Socrates draws the attention of Phædrus to the fact that when we talk of iron and silver the same objects are present to our minds, "but when any one speaks of justice and goodness, there is every sort of disagreement, and we are at odds with one another and with ourselves."
What we need to do he says is to have an idea that is big enough to include all the particular actions or facts. Then, in order to do business, we must be able to divide this so that it may serve our convenience. This is what Socrates called Philosophy.
"I am a great lover," he said, "of the processes of division and generalization; they help me to speak and think. And if I find any man who is able to see unity and plurality in nature, him I follow, and walk in his steps as if he were a god."
Even in the Forest of Arden life was not so simple as at first it seemed. The shepherd's life which "in respect of itself was a good life" was in other respects quite otherwise. Its unity seemed to break up into a confusing plurality. Honest Touchstone, in trying to reconcile the different points of view, blurted out the test question, "Hast any philosophy in thee, Shepherd?" After Bagster has communed with Chocorua for six months, I shall put that question to him.

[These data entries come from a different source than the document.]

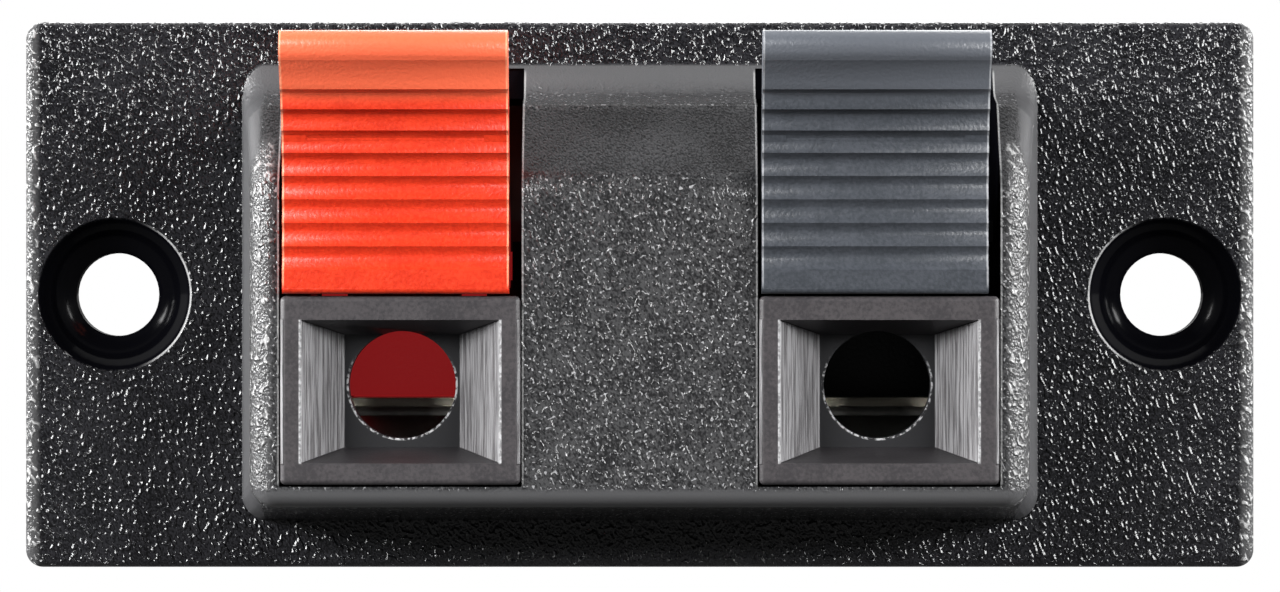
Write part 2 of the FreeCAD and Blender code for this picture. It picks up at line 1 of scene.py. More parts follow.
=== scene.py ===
# %% [markdown]
# # A two-pole speaker terminal plate
# This lesson dresses a small moulded terminal plate: a black grained plate with a raised housing,
# two push levers, two wire sockets and the metal inside them. The solid parts come from the packed
# frame at their real size, so the work here is edges, surfaces, the springs and the light.

# %% Load the frame
import json
import math
import bpy
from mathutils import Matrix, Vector

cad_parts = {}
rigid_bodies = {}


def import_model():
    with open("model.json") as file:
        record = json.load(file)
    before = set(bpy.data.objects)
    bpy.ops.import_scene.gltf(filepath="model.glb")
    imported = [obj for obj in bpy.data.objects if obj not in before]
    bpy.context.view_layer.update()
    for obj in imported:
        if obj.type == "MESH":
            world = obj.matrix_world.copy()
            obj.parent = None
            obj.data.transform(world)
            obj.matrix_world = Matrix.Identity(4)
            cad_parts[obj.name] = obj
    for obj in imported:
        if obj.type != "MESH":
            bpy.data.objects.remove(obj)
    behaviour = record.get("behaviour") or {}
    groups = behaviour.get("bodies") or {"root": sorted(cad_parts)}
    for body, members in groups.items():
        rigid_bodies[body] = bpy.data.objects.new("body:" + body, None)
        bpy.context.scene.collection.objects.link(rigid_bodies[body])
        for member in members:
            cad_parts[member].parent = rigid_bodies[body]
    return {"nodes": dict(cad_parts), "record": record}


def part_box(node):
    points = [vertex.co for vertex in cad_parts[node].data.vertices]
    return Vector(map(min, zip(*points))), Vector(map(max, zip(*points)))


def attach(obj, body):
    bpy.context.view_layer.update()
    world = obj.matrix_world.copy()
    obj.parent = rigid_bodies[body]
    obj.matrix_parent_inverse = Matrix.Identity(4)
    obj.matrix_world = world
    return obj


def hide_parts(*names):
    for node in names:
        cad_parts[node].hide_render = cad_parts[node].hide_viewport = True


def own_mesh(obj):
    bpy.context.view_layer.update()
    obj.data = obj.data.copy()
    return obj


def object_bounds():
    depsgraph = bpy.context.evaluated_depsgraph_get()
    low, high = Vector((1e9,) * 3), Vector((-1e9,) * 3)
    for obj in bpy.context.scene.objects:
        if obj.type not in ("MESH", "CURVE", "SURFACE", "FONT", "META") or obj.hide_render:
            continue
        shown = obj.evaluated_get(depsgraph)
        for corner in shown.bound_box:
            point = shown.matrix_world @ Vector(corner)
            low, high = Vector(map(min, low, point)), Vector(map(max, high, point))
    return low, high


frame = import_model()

nodes = frame["nodes"]
record = frame["record"]
cad_low, cad_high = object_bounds()
print("solid parts:", sorted(nodes))
print("box in mm:", [round(1000 * v, 2) for v in (*cad_low, *cad_high)])

# %% [markdown]
# Sizes are easier to read in millimetres, so one name turns them into Blender's metres. The screw
# holes, the wire holes and the blocks' front are read from the frame. The other sizes repeat the
# shapes of the solid parts, and tell the materials where one kind of surface ends.

# %% Shared sizes
MM = 0.001
mounts = {mount["name"]: mount for mount in record["mounts"]}
hole_x = mounts["panel_screws"]["dims"]["spacing_x_mm"] / 2 * MM
pole_x = mounts["wire_entry_right"]["pos_m"][0]
wire_hole_z = mounts["wire_entry_right"]["pos_m"][2]
wire_hole_r = mounts["wire_entry_right"]["dims"]["r_mm"] * MM
block_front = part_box("wire_block_left")[0].y

PLATE_FRONT = -2.8 * MM
SINK_RADIUS = 3.5 * MM

SLOT_HALF_W = 5.475 * MM
SLOT_HALF_H = 9.58 * MM
SLOT_MIDDLE_Z = 0.88 * MM
RELIEF_Z = 7.0 * MM
FOOT_Z = -9.4 * MM

LEVER_HALF_W = 5.125 * MM
LEVER_SHIFT = -0.2 * MM

FUNNEL_Z = -4.4 * MM
FUNNEL_HALF_H = 3.3 * MM
FUNNEL_SLOPE = 0.77
MOUTH_HALF_W = 4.525 * MM
FUNNEL_FLOOR_HALF_W = 2.6 * MM
funnel_floor_y = block_front + 2.5 * MM

print("block front", round(block_front / MM, 3), "mm")
print("from the middle in mm: screw hole", round(hole_x / MM, 2), "and pole", round(pole_x / MM, 2))


# %% [markdown]
# Operators act on whatever is selected, and the frame arrives selected. A small helper clears the
# selection first, and another leaves one object ready to be worked on.

# %% Selection helpers
def clear_selection():
    """Nothing stays selected or active."""
    for thing in bpy.context.view_layer.objects:
        thing.select_set(False)


def make_active(thing):
    """Only this object is selected and active."""
    clear_selection()
    thing.select_set(True)
    bpy.context.view_layer.objects.active = thing


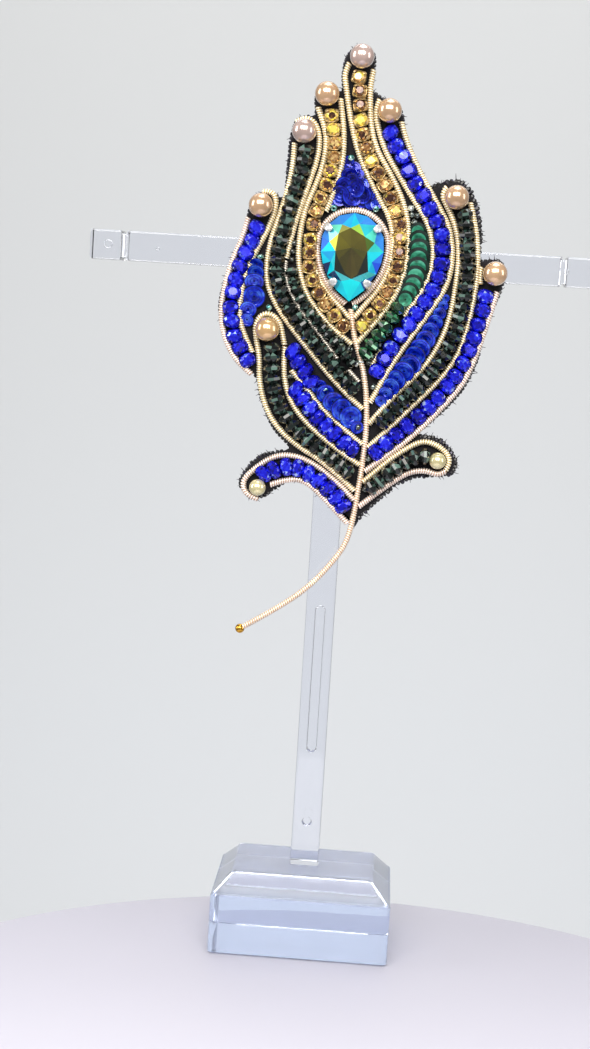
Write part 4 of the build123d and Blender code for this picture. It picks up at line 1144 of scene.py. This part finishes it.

THE CONTEMPORANEOUSNESS OF ROME
I
"You here, Bagster?" I exclaimed, as in the Sistine Chapel I saw an anxious face gazing down into a mirror in which were reflected the dimmed glories of the ceiling. There was an anxiety as of one who was seeking the Truth of Art at the bottom of the well.
One who is in the habit of giving unsolicited advice is likely to take for granted that his advice has been acted upon, even though experience should teach him that this is seldom the case. I had sagely counseled Bagster to go to the New Hampshire woods, in order to recuperate after his multifarious labors. I was therefore surprised to find him playing truant in Rome.
My salutation did not at first cause him to look up. He only made a mysterious sign with his hand. It was evidently a gesture which he had recently learned, and was practiced as a sort of exorcism.
"I am not going to sell you cameos or post cards," I explained.